Mason Dixon Arrive Duct Cleaning Maryland Article

It wasn’t allergies or questionable air quality but, rather, the feeling that a 30-year-old home would likely have dirty ductwork that led one Baltimore County homeowner to seek the services of a professional duct-cleaning company.

According to the National Air Duct Cleaners Association (NADCA), a 20-year-old, Washington, DC-based nonprofit association of companies engaged in the cleaning of HVAC systems, those dozens of small tunnels running through the average home are the unsung heroes of residences and commercial spaces alike – carrying heated and cooled air to make indoors comfortable in all seasons of the year.  But the NADCA also contends that air ducts hold the record as a home’s dirtiest part, citing the fact that during construction of homes quite a bit of trash is left within the ducts (drywall dust, lumber, and so on), and it’s this debris around which dirt, dust, allergens and contaminants wrap as air flows by. 

Dave Finck, one of four technicians at the NADCA-certified T&D Duct Cleaning of Sykesville, Maryland, notes that it’s not just construction debris that’s found in ductwork.  “Playing cards, toys, credit cards, coins – you name it, and we’ve found it,” he points out as he sets up for an approximately two-hour cleaning of a Towson townhome.  “The longest part of the processing is getting set up, getting the right tools in place,” he explains as he stretches three connected hoses from a vacuum unit to the home’s furnace.  He cuts a 12-inch diameter hole in the air return duct at the furnace and secures the end of the vacuum hose within the duct.  Duct cleaners go to where the furnace is – basements, attics, crawl spaces – and often work in cramped, dark spaces.

For the actual cleaning, Finck says he and his fellow technicians start at the most distant point and gradually work their way to the furnace, using an “airwhip” to bang the sides of the ducts and break contaminants free to be sucked by a powerful Nikro vacuum into a waiting filter. 
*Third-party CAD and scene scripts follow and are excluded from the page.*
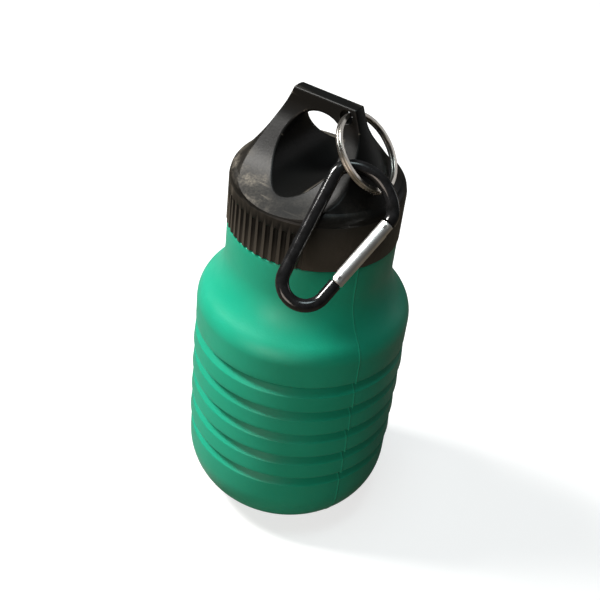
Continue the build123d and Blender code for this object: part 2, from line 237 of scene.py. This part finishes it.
def bump_node(nodes, links, shader, height, depth):
    """Bump of the given depth, in metres."""
    bump = nodes.new("ShaderNodeBump")
    bump.inputs["Strength"].default_value = 1.0
    bump.inputs["Distance"].default_value = depth
    links.new(height, bump.inputs["Height"])
    links.new(bump.outputs["Normal"], shader.inputs["Normal"])


# ---------------------------------------------------------------- materials
GREEN_DEEP = (0.003, 0.275, 0.165)
GREEN_PALE = (0.008, 0.315, 0.195)
CAP_BLACK = (0.0024, 0.0024, 0.0022)
# Pale tone of the cap's dust, also used for its painted light and painted edge highlight.
CAP_DUST_AND_PAINTED_LIGHT = (0.125, 0.110, 0.090)
HOLE_Z = 137.6 * MM       # axis of the cap's finger hole
HOLE_R = 9.67 * MM
LEDGE_TOP = 134.5 * MM    # dust fades out between these two heights
LEDGE_LOW = 128.5 * MM


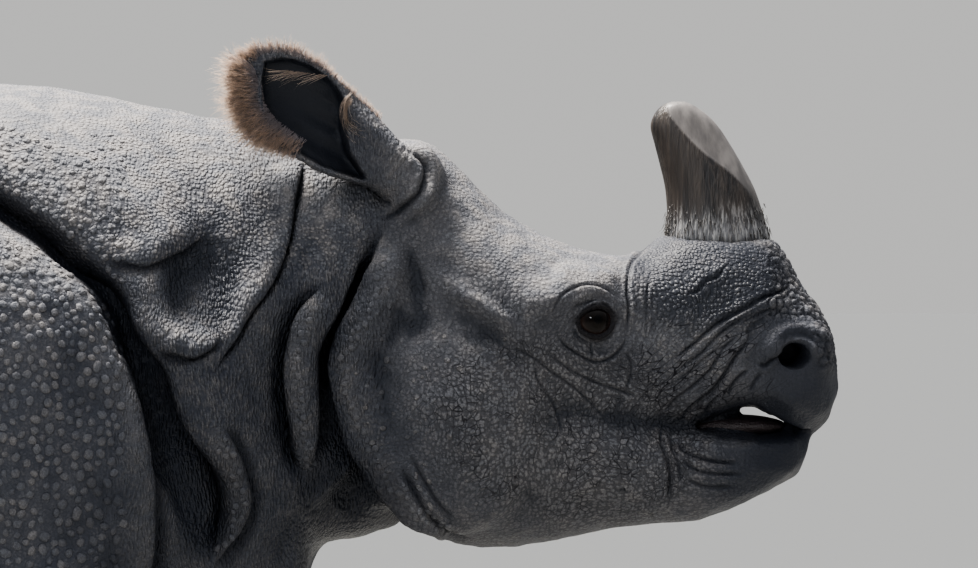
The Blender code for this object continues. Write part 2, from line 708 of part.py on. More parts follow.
def make_tail():
    around = 10
    angles = np.linspace(0, 2 * math.pi, around, endpoint=False)
    table = np.array(TAIL, float)
    run = np.concatenate([[0], np.cumsum(np.linalg.norm(np.diff(table[:, :3], axis=0), axis=1))])
    at = np.linspace(0, run[-1], 12)
    rows = np.stack([smooth_through(run, table[:, k], at) for k in range(4)], axis=1)
    centres = rows[:, :3]
    ways = np.gradient(centres, axis=0)
    ways /= np.linalg.norm(ways, axis=1)[:, None]
    rings = []
    for centre, way, radius in zip(centres, ways, rows[:, 3]):
        side = np.array((0.0, 1.0, 0.0))
        side -= way * side.dot(way)
        side /= np.linalg.norm(side)
        up = np.cross(way, side)
        rings.append(centre + radius * (np.cos(angles)[:, None] * side * 1.15
                                        + np.sin(angles)[:, None] * up))
    return add_object("tail", loft("tail", rings))


def make_nail(leg, nail, angle, half, height):
    """A broad rounded shield standing on the rim of the foot."""
    table = FORELEG if "front" in leg else HINDLEG
    side = -1 if "right" in leg else 1
    foot = table[-2]
    x, y, deep, wide = foot[1] + STRIDE[leg], foot[2], foot[3], foot[4]
    turn = math.radians(angle) * side
    out = Vector((math.cos(turn), math.sin(turn), 0))
    rim = Vector((x + (deep - 0.006) * out.x, side * y + (wide - 0.006) * out.y, 0))
    mesh = ellipsoid(nail, (0, 0, 0), (NAIL_THICKNESS, half, height), segments=8, rings=6)
    lean = Matrix.Rotation(math.radians(-14), 4, "Y")
    mesh.transform(Matrix.Translation(rim) @ Matrix.Rotation(turn, 4, "Z") @ lean)
    thing = add_object(f"nail_{leg[4:]}_{nail}", mesh)
    ground = cutter("ground", box("ground", (-4, -2, -1), (4, 2, NAIL_LIFT)))
    return combine(thing, ground, "DIFFERENCE")


def seat(host, solid, clearance=GAP):
    """Cuts the solid's seat out of the flesh that holds it."""
    return combine(host, swollen(solid, clearance), "DIFFERENCE")


def centre_on_floor(things):
    """Moves everything so that the middle of its box is over the origin."""
    corners = np.array([thing.matrix_world @ Vector(c) for thing in things for c in thing.bound_box])
    low = corners.min(axis=0)
    high = corners.max(axis=0)
    shift = Matrix.Translation((-(low[0] + high[0]) / 2, -(low[1] + high[1]) / 2, -low[2]))
    for thing in things:
        thing.data.transform(shift)


def finish(thing, finish_material):
    keep_shell(thing)
    thing.data.materials.clear()
    thing.data.materials.append(finish_material)
    thing.data.polygons.foreach_set("material_index", [0] * len(thing.data.polygons))
    thing.data.shade_smooth()
    thing.data.set_sharp_from_angle(angle=math.radians(50))


# ---------------------------------------------------------------- the animal
def build():
    global parts, tools
    clear_scene()
    parts = new_collection("rhinoceros")
    tools = new_collection("cutters")

    body = fused_body()
    carve_folds(body)
    thin_out(body)
    combine(body, cutter("floor", box("floor", (-4, -2, -1), (4, 2, 0))), "DIFFERENCE")

    flesh = {}
    for leg in STRIDE:
        flesh[leg] = part_off(body, leg, leg_block(leg, 0.0), leg_block(leg, GAP))
    flesh["head"] = part_off(body, "head", half_space("head_front", *HEAD_CUT),
                             half_space("head_rest", *HEAD_CUT, shift=-GAP))
    flesh["neck"] = part_off(body, "neck", half_space("neck_front", *NECK_CUT),
                             half_space("neck_rest", *NECK_CUT, shift=-GAP))
    flesh["trunk"] = copy_of(body, "trunk")

    horn = make_horn()
    eyes = [make_eye("eye_left", 1), make_eye("eye_right", -1)]
    ears = [make_ear("ear_left", 1), make_ear("ear_right", -1)]
    tail = make_tail()
    for solid in [horn] + eyes:
        seat(flesh["head"], solid)
    for solid in ears:
        seat(flesh["head"], solid, RIM_GAP)
        seat(flesh["neck"], solid, RIM_GAP)
    seat(flesh["trunk"], tail, RIM_GAP)

    combine(flesh["head"], mouth_cutter(), "DIFFERENCE")
    tongue = make_tongue()
    flesh["jaw"] = copy_of(flesh["head"], "jaw")
    keep_shell(flesh["head"], lambda shell: max(vert.co.z for vert in shell))
    keep_shell(flesh["jaw"], lambda shell: -max(vert.co.z for vert in shell))
    seat(flesh["head"], tongue)
    seat(flesh["jaw"], tongue)

    nails = []
    for leg in STRIDE:
        for nail, angle, half, height in NAILS:
            made = make_nail(leg, nail, angle, half, height)
            seat(flesh[leg], made)
            nails.append(made)

    hide = material("hide", *COLOURS["hide"])
    keratin = material("horn", *COLOURS["horn"])
    nail_horn = material("nail", *COLOURS["nail"])
    gloss = material("eye", *COLOURS["eye"])
    for thing in list(flesh.values()) + ears + [tail]:
        finish(thing, hide)
    finish(horn, keratin)
    finish(tongue, material("tongue", *COLOURS["tongue"]))
    for thing in nails:
        finish(thing, nail_horn)
    for thing in eyes:
        finish(thing, gloss)
    centre_on_floor(list(parts.objects))
    for thing in list(tools.objects):
        thing.hide_render = True
        thing.display_type = "WIRE"


build()
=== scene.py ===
"""A greater one-horned rhinoceros, standing still at life size: hide, lids, horn, nails and hair.

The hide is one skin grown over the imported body's flesh, then worked like clay:
folds, creases, lids, nostrils and lips are pressed into it, and small round
tubercles and hair are set on it as coats of their own.
Frame: +X forward, +Y the animal's left, +Z up, metres, floor at Z = 0.
"""
import math
from itertools import product

import bmesh
import bpy
import numpy as np
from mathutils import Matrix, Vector, noise
from mathutils.bvhtree import BVHTree


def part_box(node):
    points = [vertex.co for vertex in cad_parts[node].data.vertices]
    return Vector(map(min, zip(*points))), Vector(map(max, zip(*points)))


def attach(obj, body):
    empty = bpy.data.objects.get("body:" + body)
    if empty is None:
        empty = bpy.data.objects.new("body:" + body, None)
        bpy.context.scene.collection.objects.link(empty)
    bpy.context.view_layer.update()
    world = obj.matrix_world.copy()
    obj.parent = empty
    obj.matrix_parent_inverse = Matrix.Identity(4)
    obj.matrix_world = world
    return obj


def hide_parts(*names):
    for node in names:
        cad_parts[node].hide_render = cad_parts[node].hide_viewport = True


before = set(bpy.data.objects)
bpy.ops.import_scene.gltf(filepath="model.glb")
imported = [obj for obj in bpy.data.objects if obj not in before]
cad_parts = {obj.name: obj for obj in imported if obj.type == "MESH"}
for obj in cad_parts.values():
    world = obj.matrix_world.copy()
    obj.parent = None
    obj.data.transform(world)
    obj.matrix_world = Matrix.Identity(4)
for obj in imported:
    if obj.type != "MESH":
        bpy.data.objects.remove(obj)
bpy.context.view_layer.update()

# ---------------------------------------------------------------- sizes
MUZZLE_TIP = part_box("head")[1].x
SHIFT = MUZZLE_TIP - 1.625            # the tables below place the muzzle tip at 1.625
FLESH = ["head", "jaw", "neck", "trunk", "tail",
         "leg_front_left", "leg_front_right", "leg_hind_left", "leg_hind_right"]
EARS = ["ear_left", "ear_right"]
NAILS = [f"nail_{end}_{side}_{toe}" for end in ("front", "hind")
         for side in ("left", "right") for toe in ("inner", "middle", "outer")]
FLESH_SWELL = 0.0011                  # the hide's first skin lies this far over the flesh
GRAIN = 0.0062                        # size of the first mesh of the hide
SKIN_TRIANGLES = 188000
KEEP_FORCE = 2e-6                     # how strongly marked regions keep their mesh
WEIGHT_STEPS = 40                     # vertex weights are set in this many steps
LINE_POINTS = 60                      # points along each smooth line of a fold or crease

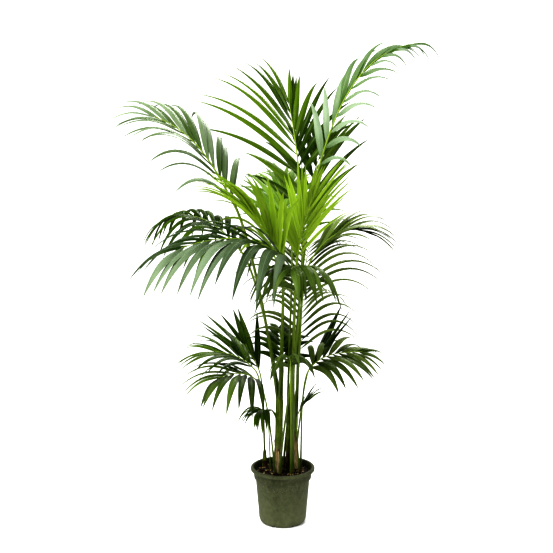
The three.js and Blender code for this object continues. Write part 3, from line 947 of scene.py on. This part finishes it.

The airwhip or brushes or even “skipper balls” perform the necessary agitation to loosen the debris clinging to surfaces within the duct, although individual cleaning firms tend to tout the advantages of their particular tools.  Technician Finck says T&D utilizes the airwhip with great success, and, as work progresses, the baby-blue filter in the vacuum becomes … well, filthy. 

Initially all the supply vents in the home are cleaned and then the air return ducts.  Technicians then check the furnace coils (“Oil-burning furnaces are especially nasty due to the soot,” Finck observes.) to make sure they are free of debris.  Then hoses are removed, holes are patched and the duct cleaning process comes to an end. 

One final step was taken at the three-story Towson townhouse: the clothes dryer vent was cleaned, temporarily showering a small outdoor courtyard with lint that resembled very fine snow as it drifted to the ground.  Less lint, less fire hazard, T&D’s Finck explains.

The NADCA’s Web site (www.nadca.com), free consumer literature, and FAQs all underscore that duct cleaning – even if only performed once after a home is built – protects the life of HVAC equipment in a home, promotes energy efficiency, and reduces dust.  “For people who smoke or have pets or suffer with allergies,” Dave Finck explains, “a good cleaning every five years might be adequate although many homeowners prefer more frequent cleaning.”  Finck tells the Towson homeowner, a nonsmoker without pets, to consider a seven-year interval before the next cleaning.

“If you change your furnace filters once a month like we’re all supposed to,” he adds,  “that really helps.”